Task: Repeat exactly each line of the data provided below.

Supplied information:
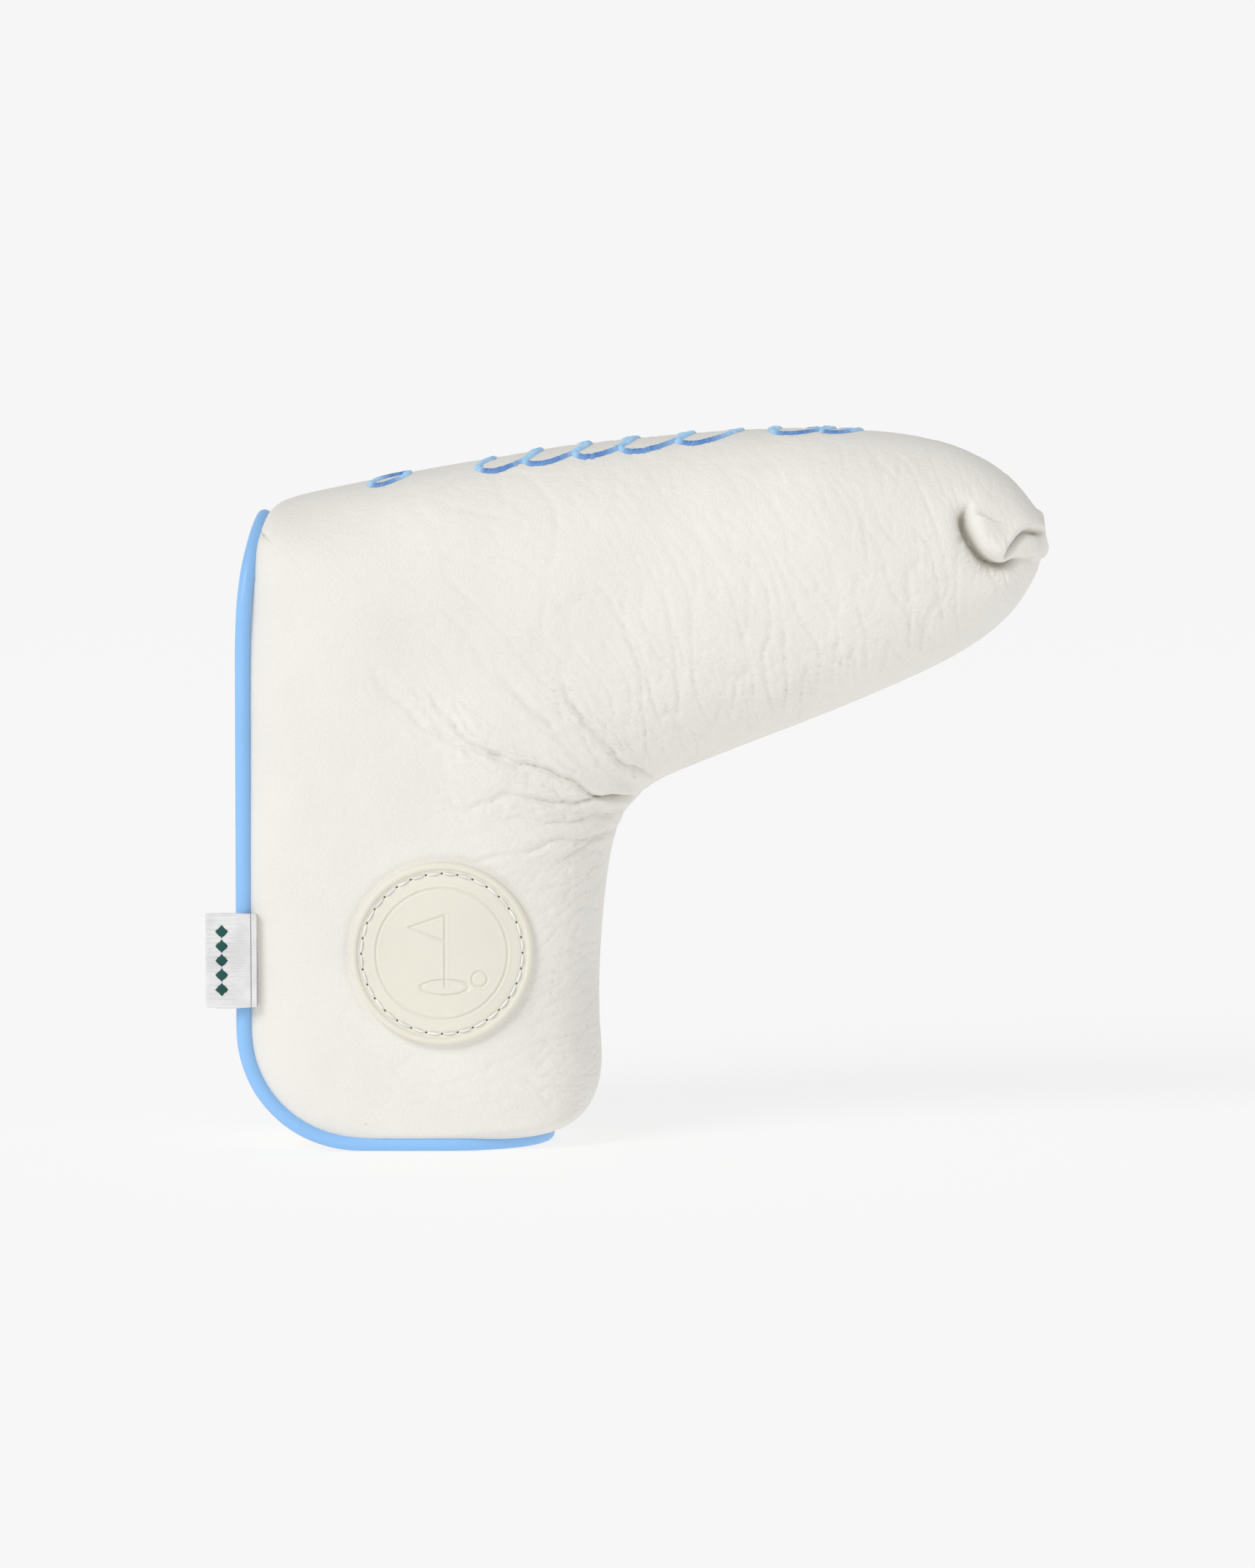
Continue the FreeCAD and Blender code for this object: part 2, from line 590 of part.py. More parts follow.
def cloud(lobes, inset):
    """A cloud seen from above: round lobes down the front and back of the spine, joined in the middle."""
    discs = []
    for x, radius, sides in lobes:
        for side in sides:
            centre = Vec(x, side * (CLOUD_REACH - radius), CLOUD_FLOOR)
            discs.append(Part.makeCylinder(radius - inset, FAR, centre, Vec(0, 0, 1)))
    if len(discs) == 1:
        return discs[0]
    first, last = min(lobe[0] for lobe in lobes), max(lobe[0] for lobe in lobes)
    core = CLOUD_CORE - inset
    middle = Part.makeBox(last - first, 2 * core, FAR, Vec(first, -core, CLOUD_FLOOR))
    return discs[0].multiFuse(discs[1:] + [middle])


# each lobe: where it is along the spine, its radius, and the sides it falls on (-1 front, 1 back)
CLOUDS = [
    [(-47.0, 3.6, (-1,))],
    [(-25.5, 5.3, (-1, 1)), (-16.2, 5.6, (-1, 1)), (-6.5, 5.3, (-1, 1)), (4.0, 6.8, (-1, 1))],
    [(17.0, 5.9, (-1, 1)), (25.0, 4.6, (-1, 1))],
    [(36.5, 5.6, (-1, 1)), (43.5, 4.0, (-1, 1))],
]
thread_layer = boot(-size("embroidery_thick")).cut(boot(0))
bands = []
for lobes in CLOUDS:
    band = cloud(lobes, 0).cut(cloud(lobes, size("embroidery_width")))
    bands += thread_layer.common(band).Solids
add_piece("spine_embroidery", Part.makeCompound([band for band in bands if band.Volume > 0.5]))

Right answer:
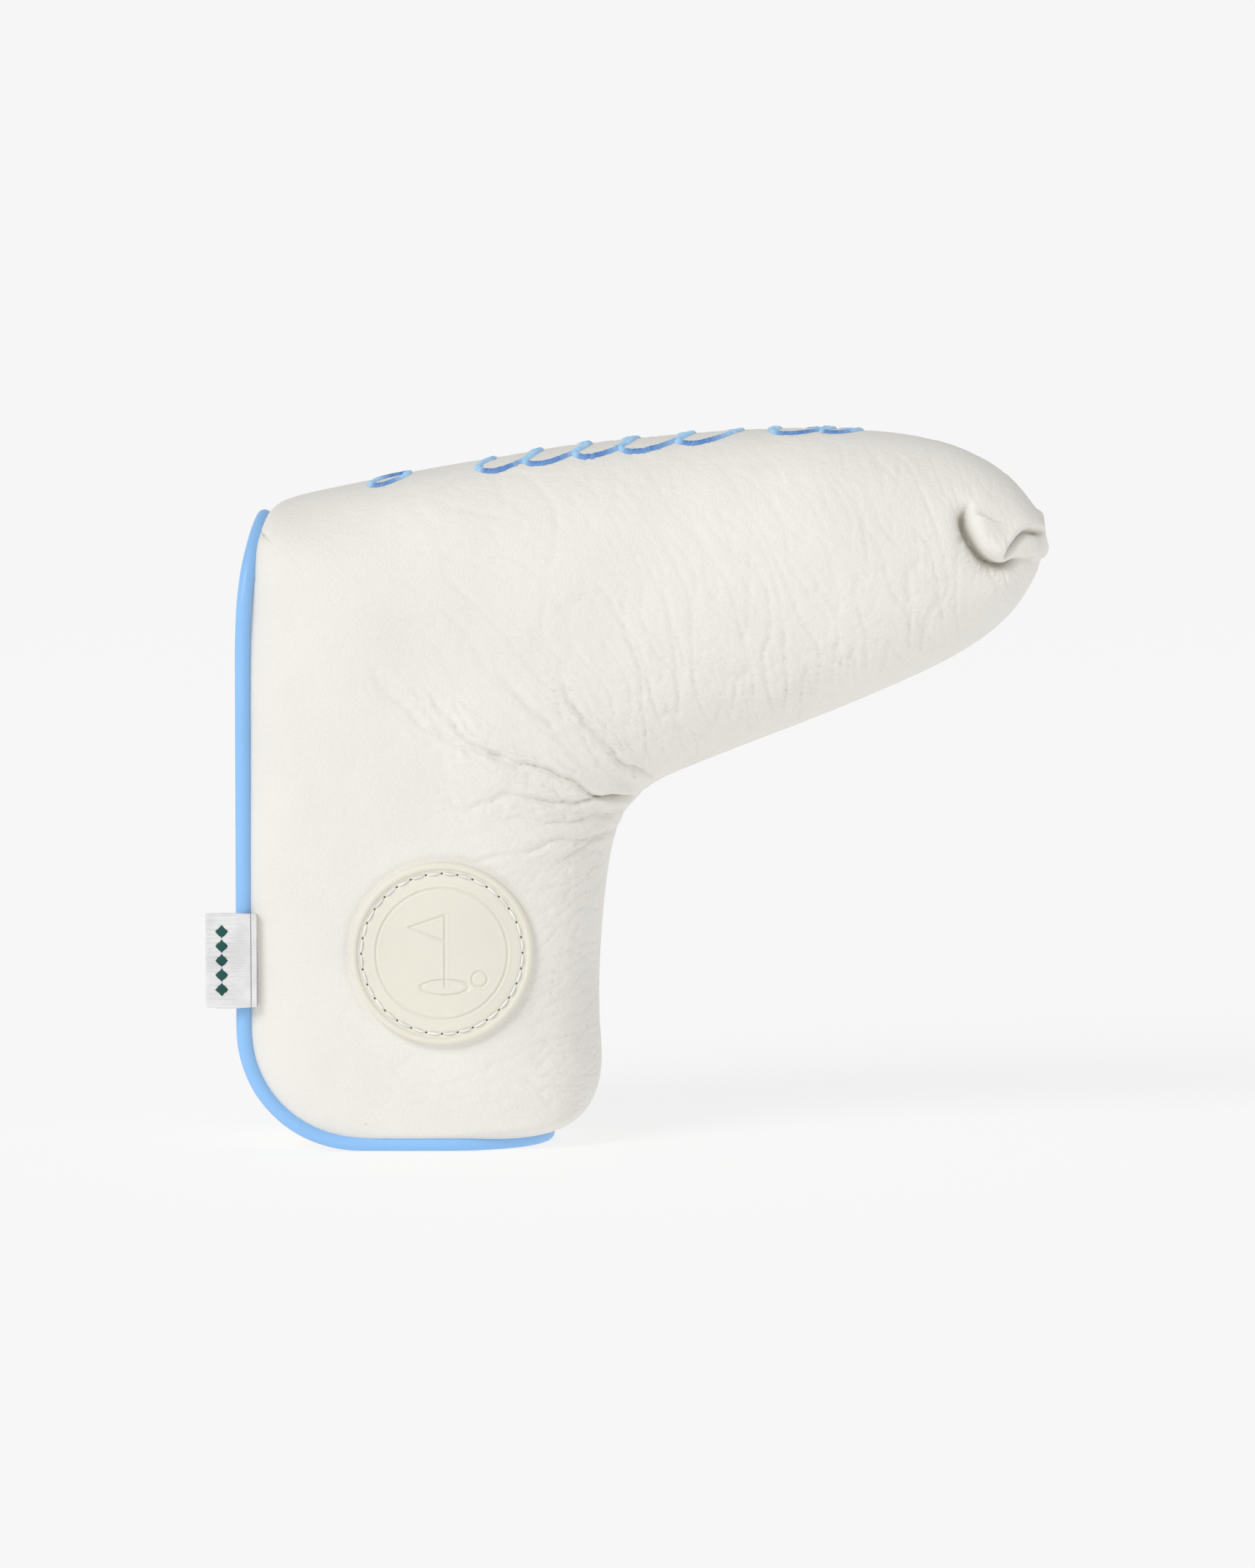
Continue the FreeCAD and Blender code for this object: part 2, from line 590 of part.py. More parts follow.
def cloud(lobes, inset):
    """A cloud seen from above: round lobes down the front and back of the spine, joined in the middle."""
    discs = []
    for x, radius, sides in lobes:
        for side in sides:
            centre = Vec(x, side * (CLOUD_REACH - radius), CLOUD_FLOOR)
            discs.append(Part.makeCylinder(radius - inset, FAR, centre, Vec(0, 0, 1)))
    if len(discs) == 1:
        return discs[0]
    first, last = min(lobe[0] for lobe in lobes), max(lobe[0] for lobe in lobes)
    core = CLOUD_CORE - inset
    middle = Part.makeBox(last - first, 2 * core, FAR, Vec(first, -core, CLOUD_FLOOR))
    return discs[0].multiFuse(discs[1:] + [middle])


# each lobe: where it is along the spine, its radius, and the sides it falls on (-1 front, 1 back)
CLOUDS = [
    [(-47.0, 3.6, (-1,))],
    [(-25.5, 5.3, (-1, 1)), (-16.2, 5.6, (-1, 1)), (-6.5, 5.3, (-1, 1)), (4.0, 6.8, (-1, 1))],
    [(17.0, 5.9, (-1, 1)), (25.0, 4.6, (-1, 1))],
    [(36.5, 5.6, (-1, 1)), (43.5, 4.0, (-1, 1))],
]
thread_layer = boot(-size("embroidery_thick")).cut(boot(0))
bands = []
for lobes in CLOUDS:
    band = cloud(lobes, 0).cut(cloud(lobes, size("embroidery_width")))
    bands += thread_layer.common(band).Solids
add_piece("spine_embroidery", Part.makeCompound([band for band in bands if band.Volume > 0.5]))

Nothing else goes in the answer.